Washington – The U.S. Department of the Treasury today issued final rules and additional guidance on the federal income tax treatment of payments made under state and local tax credit programs. The regulations prevent charitable contributions made in exchange for state tax credits from circumventing the new limitation on state and local tax deductions.
The Tax Cuts and Jobs Act of 2017 (TCJA) limits the amount of state and local taxes (SALT) an individual can deduct to $10,000 a year. Without the regulations taxpayers would be able to use state tax credit programs to circumvent the TCJA limit.
The regulation is based on a longstanding principle of tax law: When a taxpayer receives a valuable benefit in return for a donation to charity, the taxpayer can deduct only the net value of the donation as a charitable contribution. The rule applies that principle, known as the quid pro quo principle, to state tax benefits provided to a donor in return for contributions.

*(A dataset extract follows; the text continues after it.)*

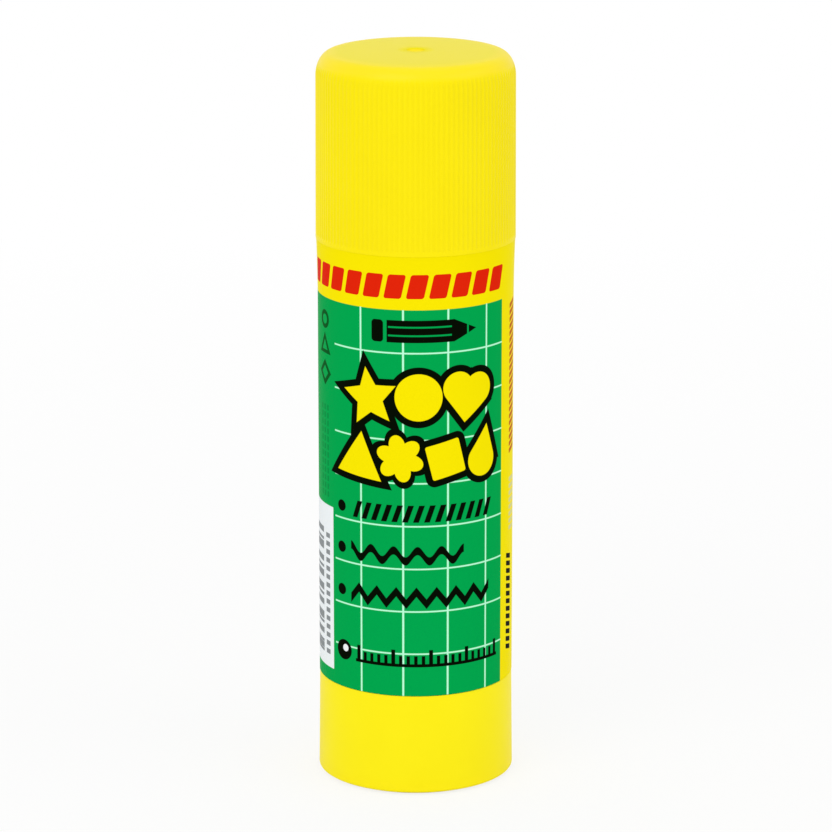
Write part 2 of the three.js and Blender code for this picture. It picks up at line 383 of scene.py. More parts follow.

For instance, if a state grants a 70 percent state tax credit pursuant to a state tax credit program, and an itemizing taxpayer contributes $1,000 pursuant to that program, the taxpayer receives a $700 state tax credit. The taxpayer must reduce the $1,000 contribution deduction by the $700 state tax credit, leaving a federal charitable contribution deduction of $300.
The regulations provide exceptions for dollar-for-dollar state tax deductions and for tax credits of no more than 15 percent of the amount transferred. Thus, a taxpayer who receives a state tax deduction of $1,000 for a contribution of $1,000 is not required to reduce the federal income tax deduction to take into account the state tax deduction; and a taxpayer who makes a $1,000 contribution is not required to reduce the $1,000 federal income tax deduction if the state or local tax credit received or expected to be received is no more than $150. The final regulations are effective August 11, 2019, but apply to contributions made after August 27, 2018.
In response to comments on the proposed regulations regarding potential negative impacts, Treasury and the IRS are also issued a notice providing a safe harbor that, subject to certain limitations (including the SALT cap), allows individual taxpayers who itemize deductions to treat payments made in exchange for tax credits as payments of state or local taxes for federal income tax purposes. Eligible taxpayers can use the safe harbor to determine their SALT deduction for their 2018 return and can file an amended return if they have already filed.
Treasury will continue to study this issue and will consider issuing future guidance based on comments received.